[Exercise details]
Everything in the listing below from the line containing "0.64, 0.48), 0.75)" through the line containing "cad_parts[node].hide_render = cad_parts[node].hide_viewport" should be repeated exactly; leave out every other line.

[Dataset rows]
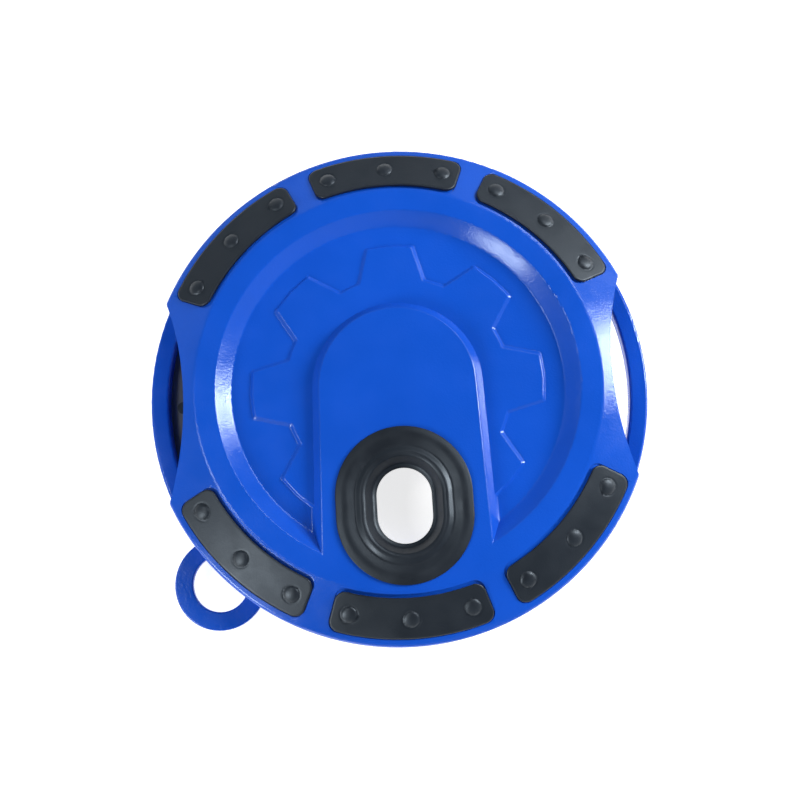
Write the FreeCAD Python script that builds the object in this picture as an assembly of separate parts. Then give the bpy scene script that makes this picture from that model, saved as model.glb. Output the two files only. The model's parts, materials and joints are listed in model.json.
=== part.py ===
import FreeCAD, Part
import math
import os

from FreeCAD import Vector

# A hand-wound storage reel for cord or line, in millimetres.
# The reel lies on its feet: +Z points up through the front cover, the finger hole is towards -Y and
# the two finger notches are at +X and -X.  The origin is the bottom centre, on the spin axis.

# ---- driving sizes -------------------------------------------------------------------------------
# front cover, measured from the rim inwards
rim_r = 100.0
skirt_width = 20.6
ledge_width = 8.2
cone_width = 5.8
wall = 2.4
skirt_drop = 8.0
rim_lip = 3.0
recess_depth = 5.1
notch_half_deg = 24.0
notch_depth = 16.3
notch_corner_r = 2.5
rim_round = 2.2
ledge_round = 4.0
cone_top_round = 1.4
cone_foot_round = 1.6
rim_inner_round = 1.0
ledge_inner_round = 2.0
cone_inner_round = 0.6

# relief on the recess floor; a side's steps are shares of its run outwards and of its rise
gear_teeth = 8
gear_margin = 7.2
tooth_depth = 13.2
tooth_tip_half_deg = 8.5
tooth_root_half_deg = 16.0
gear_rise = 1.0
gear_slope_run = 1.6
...
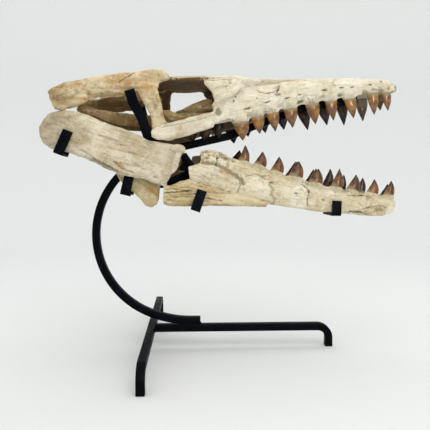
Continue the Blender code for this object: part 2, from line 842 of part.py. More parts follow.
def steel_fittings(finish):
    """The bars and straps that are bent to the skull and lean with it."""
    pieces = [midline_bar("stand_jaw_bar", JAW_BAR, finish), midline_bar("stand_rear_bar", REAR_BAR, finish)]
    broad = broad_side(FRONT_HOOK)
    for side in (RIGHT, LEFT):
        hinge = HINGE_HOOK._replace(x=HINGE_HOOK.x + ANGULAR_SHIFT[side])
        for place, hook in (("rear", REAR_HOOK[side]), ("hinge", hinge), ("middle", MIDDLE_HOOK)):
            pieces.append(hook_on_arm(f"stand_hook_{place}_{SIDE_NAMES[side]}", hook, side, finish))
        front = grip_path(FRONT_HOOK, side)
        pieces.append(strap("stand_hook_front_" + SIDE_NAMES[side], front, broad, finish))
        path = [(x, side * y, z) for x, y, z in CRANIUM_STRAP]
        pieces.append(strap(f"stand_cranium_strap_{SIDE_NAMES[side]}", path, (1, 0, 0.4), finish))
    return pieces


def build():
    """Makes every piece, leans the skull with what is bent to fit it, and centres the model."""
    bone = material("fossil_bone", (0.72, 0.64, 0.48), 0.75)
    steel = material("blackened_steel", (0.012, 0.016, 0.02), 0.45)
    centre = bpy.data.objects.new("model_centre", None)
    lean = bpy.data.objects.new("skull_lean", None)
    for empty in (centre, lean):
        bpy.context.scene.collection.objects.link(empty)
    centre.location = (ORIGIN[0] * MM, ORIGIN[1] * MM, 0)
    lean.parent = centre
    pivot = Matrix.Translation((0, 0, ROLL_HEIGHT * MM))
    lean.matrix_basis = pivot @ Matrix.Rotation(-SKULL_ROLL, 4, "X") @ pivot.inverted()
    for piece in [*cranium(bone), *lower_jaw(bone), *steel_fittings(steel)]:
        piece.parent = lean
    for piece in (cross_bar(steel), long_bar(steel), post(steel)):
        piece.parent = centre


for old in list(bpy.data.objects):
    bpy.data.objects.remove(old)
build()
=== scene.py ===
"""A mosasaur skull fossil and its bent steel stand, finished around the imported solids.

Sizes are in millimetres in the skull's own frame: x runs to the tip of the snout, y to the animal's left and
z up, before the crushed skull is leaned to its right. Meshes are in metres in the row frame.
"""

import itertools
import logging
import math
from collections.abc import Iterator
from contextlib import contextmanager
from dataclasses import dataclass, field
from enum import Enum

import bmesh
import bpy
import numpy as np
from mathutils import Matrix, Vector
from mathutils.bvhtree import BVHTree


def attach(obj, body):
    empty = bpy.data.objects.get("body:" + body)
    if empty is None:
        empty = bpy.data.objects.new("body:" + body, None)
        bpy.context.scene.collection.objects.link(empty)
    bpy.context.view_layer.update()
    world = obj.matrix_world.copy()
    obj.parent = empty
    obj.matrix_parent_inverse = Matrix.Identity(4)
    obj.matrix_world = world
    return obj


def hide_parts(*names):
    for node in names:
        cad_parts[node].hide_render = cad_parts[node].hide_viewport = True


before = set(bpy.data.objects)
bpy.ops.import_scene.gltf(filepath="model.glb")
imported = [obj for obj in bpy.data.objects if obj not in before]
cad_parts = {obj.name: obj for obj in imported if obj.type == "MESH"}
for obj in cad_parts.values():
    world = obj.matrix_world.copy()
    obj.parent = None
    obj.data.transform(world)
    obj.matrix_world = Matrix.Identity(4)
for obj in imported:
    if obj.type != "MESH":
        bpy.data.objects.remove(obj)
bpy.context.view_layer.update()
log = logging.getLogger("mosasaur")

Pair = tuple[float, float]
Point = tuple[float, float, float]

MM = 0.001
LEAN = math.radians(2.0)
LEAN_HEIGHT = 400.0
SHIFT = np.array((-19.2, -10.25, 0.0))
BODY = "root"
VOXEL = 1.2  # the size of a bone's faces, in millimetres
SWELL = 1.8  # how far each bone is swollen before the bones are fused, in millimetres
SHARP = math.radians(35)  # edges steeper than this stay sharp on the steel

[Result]
    bone = material("fossil_bone", (0.72, 0.64, 0.48), 0.75)
    steel = material("blackened_steel", (0.012, 0.016, 0.02), 0.45)
    centre = bpy.data.objects.new("model_centre", None)
    lean = bpy.data.objects.new("skull_lean", None)
    for empty in (centre, lean):
        bpy.context.scene.collection.objects.link(empty)
    centre.location = (ORIGIN[0] * MM, ORIGIN[1] * MM, 0)
    lean.parent = centre
    pivot = Matrix.Translation((0, 0, ROLL_HEIGHT * MM))
    lean.matrix_basis = pivot @ Matrix.Rotation(-SKULL_ROLL, 4, "X") @ pivot.inverted()
    for piece in [*cranium(bone), *lower_jaw(bone), *steel_fittings(steel)]:
        piece.parent = lean
    for piece in (cross_bar(steel), long_bar(steel), post(steel)):
        piece.parent = centre


for old in list(bpy.data.objects):
    bpy.data.objects.remove(old)
build()
=== scene.py ===
"""A mosasaur skull fossil and its bent steel stand, finished around the imported solids.

Sizes are in millimetres in the skull's own frame: x runs to the tip of the snout, y to the animal's left and
z up, before the crushed skull is leaned to its right. Meshes are in metres in the row frame.
"""

import itertools
import logging
import math
from collections.abc import Iterator
from contextlib import contextmanager
from dataclasses import dataclass, field
from enum import Enum

import bmesh
import bpy
import numpy as np
from mathutils import Matrix, Vector
from mathutils.bvhtree import BVHTree


def attach(obj, body):
    empty = bpy.data.objects.get("body:" + body)
    if empty is None:
        empty = bpy.data.objects.new("body:" + body, None)
        bpy.context.scene.collection.objects.link(empty)
    bpy.context.view_layer.update()
    world = obj.matrix_world.copy()
    obj.parent = empty
    obj.matrix_parent_inverse = Matrix.Identity(4)
    obj.matrix_world = world
    return obj


def hide_parts(*names):
    for node in names:
        cad_parts[node].hide_render = cad_parts[node].hide_viewport = True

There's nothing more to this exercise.